What changes worldwide could have the biggest impact on the circular economy? Read our selection for you for December 2022.
New statistics on packaging waste
The European Commission’s Directorate-General Eurostat has published new statistics on packaging waste from 2009 to 2020 in the European Union, showing how waste generation and recycling rates have changed over this time.
According to the report, a total of 79.3 million tonnes of packaging waste was produced in 2020, a 25.2% increase over 2009. There were increases in all types of packaging waste, especially plastic, paper, cardboard and wood packaging. Growth was particularly strong for plastic waste, with a value of 26.7%.
While waste generation per inhabitant has increased by 18.2% since 2009, recovery and recycling volumes have increased even more, by 25.2% and 21.5% respectively. Both recovery and recycling saw steady increases through to 2016, but have since fallen back to 2011 levels.
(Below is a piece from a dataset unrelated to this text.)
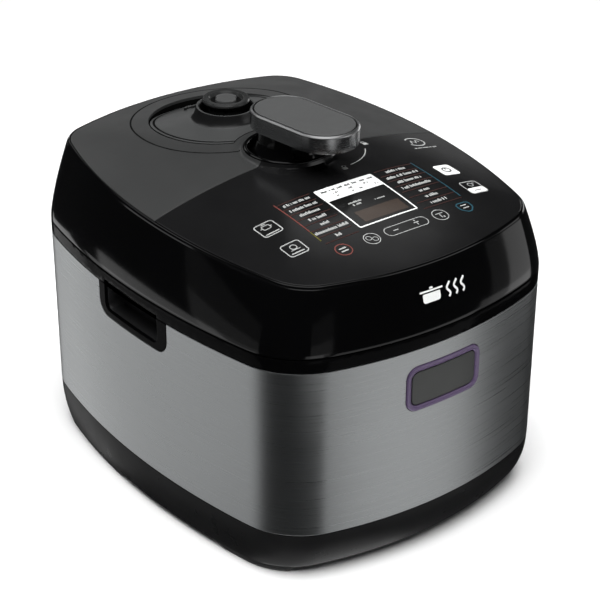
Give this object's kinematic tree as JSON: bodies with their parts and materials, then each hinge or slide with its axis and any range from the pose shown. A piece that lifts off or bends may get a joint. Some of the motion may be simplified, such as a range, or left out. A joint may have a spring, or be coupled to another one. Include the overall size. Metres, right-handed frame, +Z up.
{
  "type": "electric pressure cooker",
  "caption": "Countertop electric pressure cooker with a hinged lid, turning lock knob, steam valve, touch panel, steel wrap and push button lid release.",
  "frame": {"origin": "middle of the footprint on the surface that the feet stand on", "axes": "+Z up, -Y towards the front with the release button, +X to the right seen from the front; the lid hinge runs along X at the rear"},
  "size_m": [0.304, 0.3828, 0.3005],
  "materials": {
    "gloss_black_plastic": "high gloss black moulding",
    "satin_black_plastic": "fine satin moulding",
    "dark_grey_plastic": "satin dark grey moulding",
    "panel_plastic": "semi-gloss black touch panel with printed marks",
    "smoked_window": "smoked display window with a pale printed frame",
    "brushed_steel_wrap": "horizontally brushed stainless steel",
    "knob_metal": "dark brushed metal rim with a bright edge",
    "knob_grey_plastic": "satin grey inlay",
    "purple_plastic": "muted purple button frame",
    "button_plastic": "dark grey satin button",
    "valve_cap_plastic": "black moulded valve cap",
    "aluminium_parts": "satin stamped and cast aluminium",
    "pot_coating": "dark non-stick coating with fine speckle",
    "silicone_seal": "translucent white silicone",
    "foot_rubber": "matt black rubber",
    "circuit_board": "green circuit board",
    "spring_steel": "bright steel"
  },
  "bodies": {
    "body": {"base_shell": "satin_black_plastic", "bottom_plate": "satin_black_plastic", "foot_front_left": "foot_rubber", "foot_front_right": "foot_rubber", "foot_rear_left": "foot_rubber", "foot_rear_right": "foot_rubber", "steel_wrap": "brushed_steel_wrap", "upper_ring": "gloss_black_plastic", "left_grip_pocket": "satin_black_plastic", "right_grip_pocket": "satin_black_plastic", "heat_shield": "aluminium_parts", "pressure_vessel": "aluminium_parts", "heating_plate": "aluminium_parts", "cooking_pot": "pot_coating", "sensor_housing": "satin_black_plastic", "sensor_spring": "spring_steel", "power_board": "circuit_board", "power_inlet": "satin_black_plastic", "condensation_dock": "satin_black_plastic", "hinge_shaft": "spring_steel", "release_frame": "purple_plastic", "latch_spring": "spring_steel", "base_screw_front_left": "spring_steel", "base_screw_front_right": "spring_steel", "base_screw_rear_left": "spring_steel", "base_screw_rear_right": "spring_steel"},
    "sensor": {"sensor_cap": "aluminium_parts"},
    "drip_cup": {"condensation_cup": "satin_black_plastic"},
    "button": {"release_button": "button_plastic"},
    "latch": {"latch_slider": "spring_steel"},
    "lid": {"lid_band": "gloss_black_plastic", "lid_rear_top": "dark_grey_plastic", "control_panel": "panel_plastic", "display_window": "smoked_window", "display_module": "satin_black_plastic", "control_board": "circuit_board", "knob_seat": "dark_grey_plastic", "valve_well": "dark_grey_plastic", "lid_lining": "satin_black_plastic", "lid_catch": "spring_steel", "lid_frame": "aluminium_parts", "inner_lid": "aluminium_parts", "sealing_gasket": "silicone_seal", "anti_block_cage": "aluminium_parts", "steam_pipe": "spring_steel"},
    "float": {"float_valve": "spring_steel"},
    "steam_weight": {"valve_weight": "spring_steel"},
    "steam_cap": {"valve_cap": "valve_cap_plastic"},
    "lock": {"knob_shaft": "spring_steel", "locking_ring": "aluminium_parts", "inner_lid_nut": "satin_black_plastic", "knob_pedestal": "gloss_black_plastic", "knob_core": "satin_black_plastic", "knob_rim": "knob_metal", "knob_inlay": "knob_grey_plastic"}
  },
  "joints": [
    {"name": "lid_hinge", "type": "hinge", "parent": "body", "child": "lid", "pos_m": [0, 0.174, 0.197], "axis": [-1, 0, 0], "range_deg": [0, 78]},
    {"name": "knob_turn", "type": "hinge", "parent": "lid", "child": "lock", "pos_m": [0, 0, 0.2], "axis": [0, 0, 1], "range_deg": [0, 45]},
    {"name": "valve_lift", "type": "slide", "parent": "lid", "child": "steam_weight", "axis": [0, 0, 1], "range_m": [0, 0.003]},
    {"name": "valve_cap_turn", "type": "hinge", "parent": "steam_weight", "child": "steam_cap", "pos_m": [0, 0.083, 0.27], "axis": [0, 0, 1], "range_deg": [0, 40]},
    {"name": "float_lift", "type": "slide", "parent": "lid", "child": "float", "axis": [0, 0, 1], "range_m": [0, 0.004]},
    {"name": "release_press", "type": "slide", "parent": "body", "child": "button", "axis": [0, 1, 0], "range_m": [0, 0.003], "stiffness_N_per_m": 400, "springref_m": -0.003, "deforming": ["latch_spring"]},
    {"name": "latch_slide", "type": "slide", "parent": "body", "child": "latch", "axis": [0, 1, 0], "range_m": [0, 0.003], "deforming": ["latch_spring"]},
    {"name": "sensor_press", "type": "slide", "parent": "body", "child": "sensor", "axis": [0, 0, -1], "range_m": [0, 0.003], "stiffness_N_per_m": 300, "springref_m": -0.003, "deforming": ["sensor_spring"]},
    {"name": "cup_slide", "type": "slide", "parent": "body", "child": "drip_cup", "axis": [0, 1, 0], "range_m": [0, 0.032]}
  ],
  "couplings": [
    {"joint": "latch_slide", "follows": "release_press", "ratio": 1}
  ]
}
On a positive note, the European Union is currently meeting or exceeding the targets set out in the Packaging Waste Directive.
Focus on… Alberta
The Canadian Province of Alberta, through the Order of Council 346/2022, has established two extended producer responsibility (EPR) programs for:
- Single-use products, packaging and printed paper (PPP), and
- Hazardous and special products (HSP)
- paper products such as newspapers, packaging, cardboard, printed paper and magazines
- plastics (both rigid and flexible), and
- metal and glass from the residential sector
Alberta’s EPR framework does not include PPP from the industrial, commercial and institutional sectors, only residential products.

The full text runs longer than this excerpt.